Task statement: Write out the listing beneath this instruction in its entirety, exactly as it reads.
------------------------------
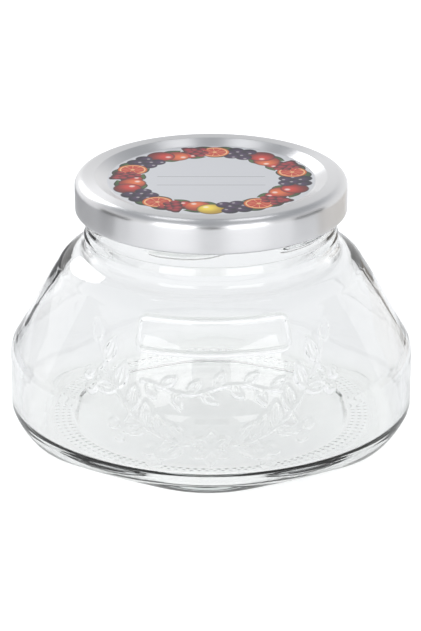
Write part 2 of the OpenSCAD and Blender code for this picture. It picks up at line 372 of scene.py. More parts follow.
floor = [(floor_edge * share, np.full(len(columns), floor_z + FLOOR_CROWN * (1 - share) ** 2))
         for share in (0.97, 0.9, 0.75, 0.55, 0.35, 0.15, 0.03)]
neck = neck[(neck[:, 0] > bore_r + 1e-6) | (neck[:, 1] > throat_z + NECK_INSIDE_H)]
print(len(inside), "rings down the inside")

# %% Push the relief and the threads out
SLOPE_WAVE, WAVE_HALF, WAVE_MIDDLE = 0.16, 15.0, 16.0
RELIEF_MARGIN, RELIEF_FADE = 2, 4

tangent = np.gradient(sides, axis=0)
out = np.stack([tangent[:, 1], -tangent[:, 0]], -1)
out /= np.linalg.norm(out, axis=1)[:, None]
run = np.concatenate([[0], np.cumsum(np.linalg.norm(np.diff(sides, axis=0), axis=1))])
run -= run[np.argmin(np.abs(sides[:, 1] - slope_z))]
middle_r = (belt_r + shoulder_r) / 2
# The glass is never quite straight: the slope dips a little low down and swells a little higher up.
wave = SLOPE_WAVE * np.sin(np.pi * np.clip((run - WAVE_MIDDLE) / WAVE_HALF, -1, 1))
sides = sides + wave[:, None] * out
relief_x = np.radians(from_front)[None, :] * (0.5 * middle_r + 0.5 * sides[:, :1])
pushed = relief(relief_x, np.repeat(run[:, None], len(columns), 1))
pushed *= np.clip((RELIEF_HALF_ANGLE - RELIEF_MARGIN - np.abs(from_front)) / RELIEF_FADE, 0, 1)[None, :]
body = [(r + pushed[j] * out[j, 0], np.full(len(columns), z) + pushed[j] * out[j, 1])
        for j, (r, z) in enumerate(sides)]
print("relief up to", round(float(pushed.max()), 2), "mm")

threads = np.array([thread_height(z) * (r > neck_r - 0.05) for r, z in neck])
# Two soft averages take the stair steps out of the climbing threads.
for _ in range(2):
    threads = (np.roll(threads, 1, 1) + 2 * threads + np.roll(threads, -1, 1)) / 4
    threads[1:-1] = (threads[:-2] + 2 * threads[1:-1] + threads[2:]) / 4
finish = [(r + threads[j], np.full(len(columns), z)) for j, (r, z) in enumerate(neck)]
print("threads up to", round(float(threads.max()), 2), "mm")

# %% Build the glass pot
stations = under + [(r, z) for r, z in foot] + body + finish + circles(inside) + inside_foot + floor
rings = np.array([np.column_stack([r * around[:, 0], r * around[:, 1], z]) for r, z in stations])
glass = closed_skin("glass_pot_clear", rings, (0, 0, ring_h + hollow_h), (0, 0, floor_z + FLOOR_CROWN))
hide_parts("glass_pot")
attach(glass, "pot")

# %% [markdown]
# ## Writing shaders as plain maths
# A material is a graph of nodes. Placing each node by hand hides the thought behind it, so one small
# class wraps a socket and lets Python's operators add the Math nodes, and one method adds any other
# node from its type, its settings and what goes into its sockets.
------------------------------
Correct answer:
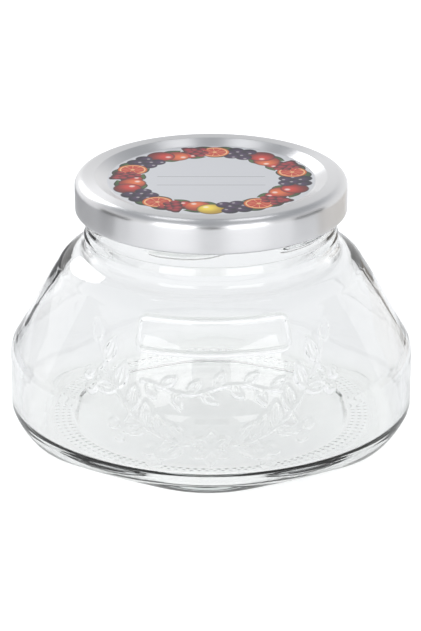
Write part 2 of the OpenSCAD and Blender code for this picture. It picks up at line 372 of scene.py. More parts follow.
floor = [(floor_edge * share, np.full(len(columns), floor_z + FLOOR_CROWN * (1 - share) ** 2))
         for share in (0.97, 0.9, 0.75, 0.55, 0.35, 0.15, 0.03)]
neck = neck[(neck[:, 0] > bore_r + 1e-6) | (neck[:, 1] > throat_z + NECK_INSIDE_H)]
print(len(inside), "rings down the inside")

# %% Push the relief and the threads out
SLOPE_WAVE, WAVE_HALF, WAVE_MIDDLE = 0.16, 15.0, 16.0
RELIEF_MARGIN, RELIEF_FADE = 2, 4

tangent = np.gradient(sides, axis=0)
out = np.stack([tangent[:, 1], -tangent[:, 0]], -1)
out /= np.linalg.norm(out, axis=1)[:, None]
run = np.concatenate([[0], np.cumsum(np.linalg.norm(np.diff(sides, axis=0), axis=1))])
run -= run[np.argmin(np.abs(sides[:, 1] - slope_z))]
middle_r = (belt_r + shoulder_r) / 2
# The glass is never quite straight: the slope dips a little low down and swells a little higher up.
wave = SLOPE_WAVE * np.sin(np.pi * np.clip((run - WAVE_MIDDLE) / WAVE_HALF, -1, 1))
sides = sides + wave[:, None] * out
relief_x = np.radians(from_front)[None, :] * (0.5 * middle_r + 0.5 * sides[:, :1])
pushed = relief(relief_x, np.repeat(run[:, None], len(columns), 1))
pushed *= np.clip((RELIEF_HALF_ANGLE - RELIEF_MARGIN - np.abs(from_front)) / RELIEF_FADE, 0, 1)[None, :]
body = [(r + pushed[j] * out[j, 0], np.full(len(columns), z) + pushed[j] * out[j, 1])
        for j, (r, z) in enumerate(sides)]
print("relief up to", round(float(pushed.max()), 2), "mm")

threads = np.array([thread_height(z) * (r > neck_r - 0.05) for r, z in neck])
# Two soft averages take the stair steps out of the climbing threads.
for _ in range(2):
    threads = (np.roll(threads, 1, 1) + 2 * threads + np.roll(threads, -1, 1)) / 4
    threads[1:-1] = (threads[:-2] + 2 * threads[1:-1] + threads[2:]) / 4
finish = [(r + threads[j], np.full(len(columns), z)) for j, (r, z) in enumerate(neck)]
print("threads up to", round(float(threads.max()), 2), "mm")

# %% Build the glass pot
stations = under + [(r, z) for r, z in foot] + body + finish + circles(inside) + inside_foot + floor
rings = np.array([np.column_stack([r * around[:, 0], r * around[:, 1], z]) for r, z in stations])
glass = closed_skin("glass_pot_clear", rings, (0, 0, ring_h + hollow_h), (0, 0, floor_z + FLOOR_CROWN))
hide_parts("glass_pot")
attach(glass, "pot")

# %% [markdown]
# ## Writing shaders as plain maths
# A material is a graph of nodes. Placing each node by hand hides the thought behind it, so one small
# class wraps a socket and lets Python's operators add the Math nodes, and one method adds any other
# node from its type, its settings and what goes into its sockets.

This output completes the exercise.